A three-time drunk driver accused of killing a motorcyclist in a vehicular collision last year balked at entering a guilty plea when he appeared in court this morning.

"I’m very confused,” Siaosi Feleunga, 32, told Circuit Judge Karen Ahn.
Feleunga said he was unhappy with his lawyer, Deputy Public Defender Jerry Villanueva, and asked Ahn to provide him with another court-appointed attorney.
Villanueva then asked to withdraw from the case after telling Ahn that Feleunga never told him that he was “dissatisfied with my services.”
Ahn granted the request but said Feleunga’s new lawyer should be prepared for trial Jan. 11.
She warned Feleunga that he can’t keep switching defense attorneys.
“You don’t have a right to a specific lawyer,” she told the defendant.
“This is not an endless road,” Ahn said.
Feleunga was set to plead guilty to charges including negligent homicide and driving while his license was suspended for a previous DUI conviction.
Deputy Prosecuting Attorney Franklin Pacarro Jr. said he is prepared to go to trial and that Feleunga faces as much as 16 years behind bars if convicted of all the charges against him.
Feleunga, who is also known as “One Eye George,” allegedly crashed his truck into a motorcycle driven by Lindsey Kane on Farrington Highway in Waipahu Dec. 29.

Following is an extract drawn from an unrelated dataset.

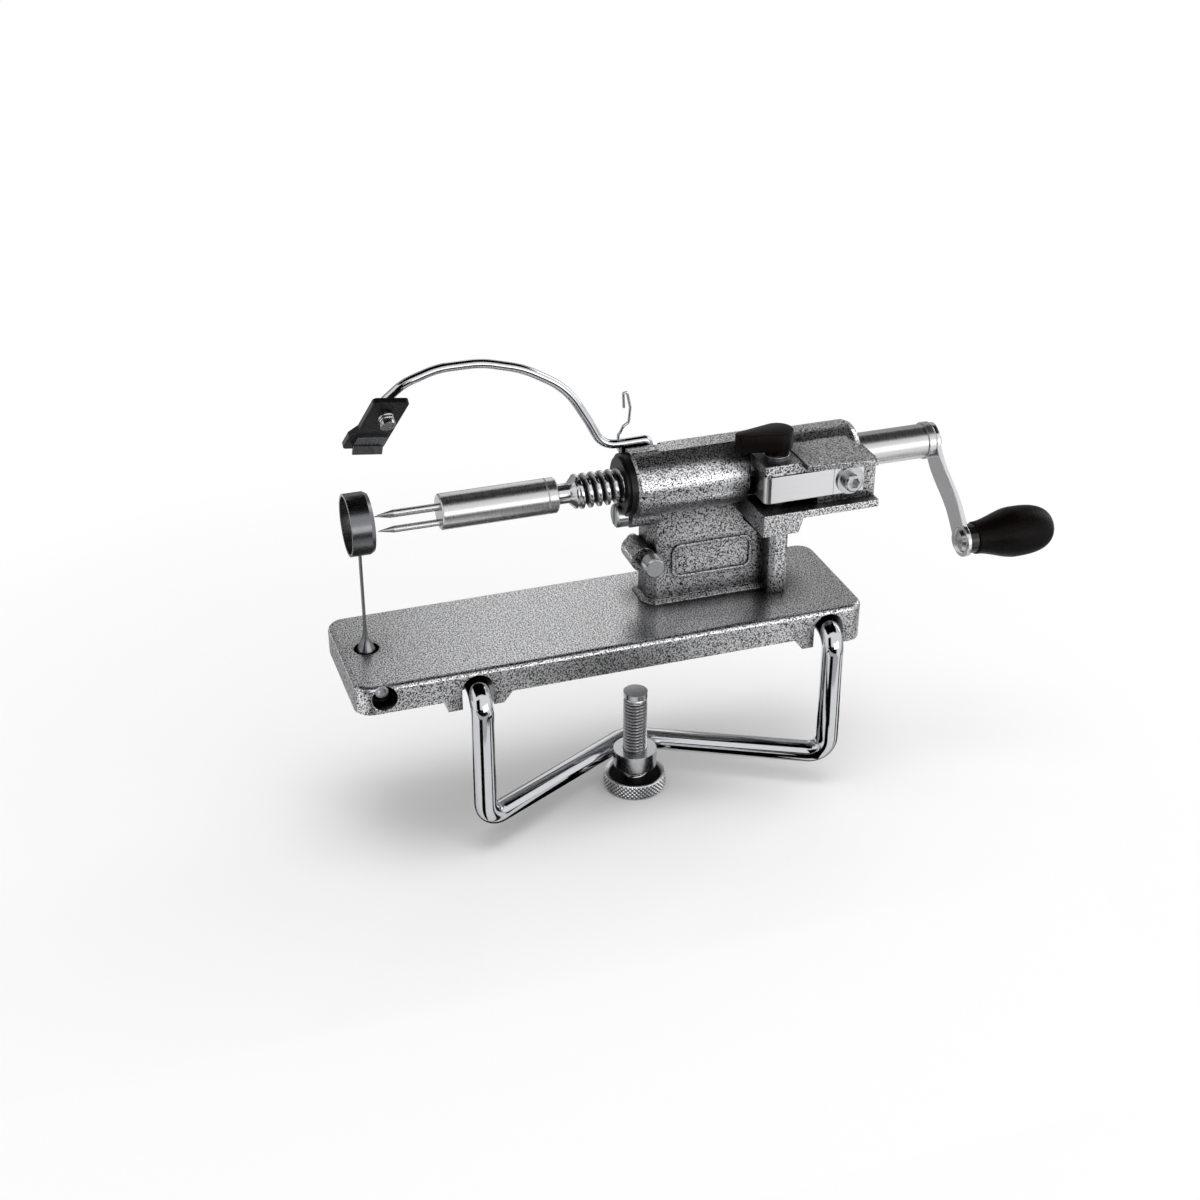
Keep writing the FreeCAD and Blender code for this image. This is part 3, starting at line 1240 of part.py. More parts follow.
# Check every object, then write every piece
doc.recompute()
for obj in doc.Objects:
    if "Invalid" in obj.State or "Error" in obj.State:
        raise RuntimeError("failed object: " + obj.Label)
os.makedirs("parts", exist_ok=True)
for name, obj in pieces.items():
    shape = obj.Shape
    if shape.isNull() or not shape.isValid() or not shape.Solids:
        raise RuntimeError("bad shape: " + name)
    shape.exportStep("parts/" + name + ".step")
    box = shape.BoundBox
    print(name, len(shape.Solids), round(shape.Volume, 1),
          "x %.1f..%.1f y %.1f..%.1f z %.1f..%.1f" % (box.XMin, box.XMax, box.YMin, box.YMax,
                                                      box.ZMin, box.ZMax))
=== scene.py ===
# %% [markdown]
# # A hand-cranked apple peeler, dressed for the camera
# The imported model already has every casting, rod and screw at its real size.
# This lesson adds what it leaves out: cut threads, a knurl, five pieces with finer
# forms, and a finish for every surface. Lengths in the text are millimetres;
# Blender itself works in metres.

import json
import math
import bmesh
import bpy
import numpy as np
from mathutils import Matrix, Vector


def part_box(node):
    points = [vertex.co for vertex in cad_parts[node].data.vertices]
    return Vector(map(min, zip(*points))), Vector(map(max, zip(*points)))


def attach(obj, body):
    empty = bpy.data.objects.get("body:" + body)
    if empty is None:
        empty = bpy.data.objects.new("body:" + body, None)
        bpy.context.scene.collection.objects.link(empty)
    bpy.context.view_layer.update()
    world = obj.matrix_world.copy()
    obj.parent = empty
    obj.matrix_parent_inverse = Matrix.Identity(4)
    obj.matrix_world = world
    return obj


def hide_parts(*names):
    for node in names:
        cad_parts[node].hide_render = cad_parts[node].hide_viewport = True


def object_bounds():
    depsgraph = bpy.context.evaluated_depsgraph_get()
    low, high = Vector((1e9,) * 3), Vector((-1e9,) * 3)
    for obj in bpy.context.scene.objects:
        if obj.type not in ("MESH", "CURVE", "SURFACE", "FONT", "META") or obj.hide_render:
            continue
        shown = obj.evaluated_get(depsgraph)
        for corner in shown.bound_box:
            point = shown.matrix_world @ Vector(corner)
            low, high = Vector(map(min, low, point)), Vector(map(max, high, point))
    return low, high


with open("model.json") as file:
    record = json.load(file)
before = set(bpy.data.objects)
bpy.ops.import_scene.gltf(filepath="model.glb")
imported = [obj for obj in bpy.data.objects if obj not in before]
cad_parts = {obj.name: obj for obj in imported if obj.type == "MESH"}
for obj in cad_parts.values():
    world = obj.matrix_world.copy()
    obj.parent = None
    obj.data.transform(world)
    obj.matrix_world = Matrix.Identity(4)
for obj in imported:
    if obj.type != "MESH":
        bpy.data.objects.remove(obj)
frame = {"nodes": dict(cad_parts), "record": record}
cad_bounds = [list(corner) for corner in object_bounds()]
MM = 0.001
SPINDLE_HEIGHT = 70.0
print("nodes in the model:", len(frame["nodes"]))

# %% [markdown]
# ## The camera
# The view looks down on the peeler from its front left. Straight edges of the
# base, the barrel and the clamp rods fix the place of the camera, its turn and
# its lens, so a made-up camera would never line up as well as this one.

# %% Place the camera
AZIMUTH = math.radians(18.847)
ELEVATION = math.radians(28.998)
camera_data = bpy.data.cameras.new("camera")
camera_data.sensor_width = 36.0
camera_data.lens = 56.89
camera_data.clip_start = 0.05
camera_data.clip_end = 20.0
camera = bpy.data.objects.new("camera", camera_data)
bpy.context.scene.collection.objects.link(camera)
forward = Vector((math.sin(AZIMUTH) * math.cos(ELEVATION),
                  math.cos(AZIMUTH) * math.cos(ELEVATION), -math.sin(ELEVATION)))
camera.rotation_mode = "QUATERNION"
camera.rotation_quaternion = forward.to_track_quat("-Z", "Y")
camera.location = Vector((-155.34, -629.68, 389.11)) * MM
bpy.context.scene.camera = camera
bpy.context.scene.view_settings.view_transform = "Standard"
print("camera distance, mm:", round(camera.location.length / MM))

# %% [markdown]
# ## Small helpers
# Colours are written as sRGB hex, as a paint chart gives them, and turned to the
# linear values that light adds up in. One helper adds a node to a material with
# its settings and its links, so that each line of a material says one thing.

# %% Helpers for colour and nodes
def linear(hex_code):
    """sRGB hex to linear RGBA: each channel is ((c + 0.055) / 1.055) to the power 2.4."""
    channels = np.array([int(hex_code[i:i + 2], 16) / 255 for i in (1, 3, 5)])
    low = channels / 12.92
    high = ((channels + 0.055) / 1.055) ** 2.4
    return (*np.where(channels <= 0.04045, low, high), 1.0)


def add(tree, kind, settings=None, links=None):
    """Add one node; settings fill its sockets or properties, links join sockets to it."""
    node = tree.nodes.new(kind)
    for key, value in (settings or {}).items():
        if isinstance(key, int) or key in node.inputs:
            node.inputs[key].default_value = value
        else:
            setattr(node, key, value)
    for key, socket in (links or {}).items():
        tree.links.new(socket, node.inputs[key])
    return node


def start_material(name):
    """A new material, its node tree and the shader that waits in it."""
    material = bpy.data.materials.new(name)
    material.use_nodes = True
    tree = material.node_tree
    return material, tree, tree.nodes["Principled BSDF"]


def dress(piece, material):
    """Give a piece this finish and no other."""
    piece.data.materials.clear()
    piece.data.materials.append(material)


print("middle grey #808080 in linear light:", round(linear("#808080")[0], 3))

# %% [markdown]
# A surface here is a grid of points worked out at once with numpy. Most pieces of
# a peeler come off a lathe, so the first helper turns a profile round an axis.

# %% Helpers for turned shapes
def full_turn(sides):
    """Angles of one whole turn in equal steps, without the first one again at the end."""
    return np.linspace(0, 2 * np.pi, sides, endpoint=False)


def smooth(share):
    """A smoothstep: share squared times (3 - 2 share), level at 0 and at 1."""
    return share ** 2 * (3 - 2 * share)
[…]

At the time of the collision, at least two bench warrants for Feleunga’s arrest had been outstanding since October 2006, according to court records.
The warrants were issued after Feleunga failed to appear in court to prove that he had complied with court sentences handed down in three earlier drunken−driving convictions.
The warrants were not served until January of this year, after Feleunga was arrested following Kane's death.
Outstanding arrest warrants are a chronic problem for law enforcement here.
The Advertiser reported earlier that more than 50,000 traffic and misdemeanor arrest warrants are in the files of sheriffs and police departments around the state but can't be served because of manpower shortages and priorities given to more serious warrants.
Prosecutors allege that Kane was fatally injured after Feleunga, driving his truck in the left lane, tried to make an illegal right turn and smashed into Kane's Harley−Davidson motorcycle.
Feleunga fled the scene. Kane died after being hospitalized.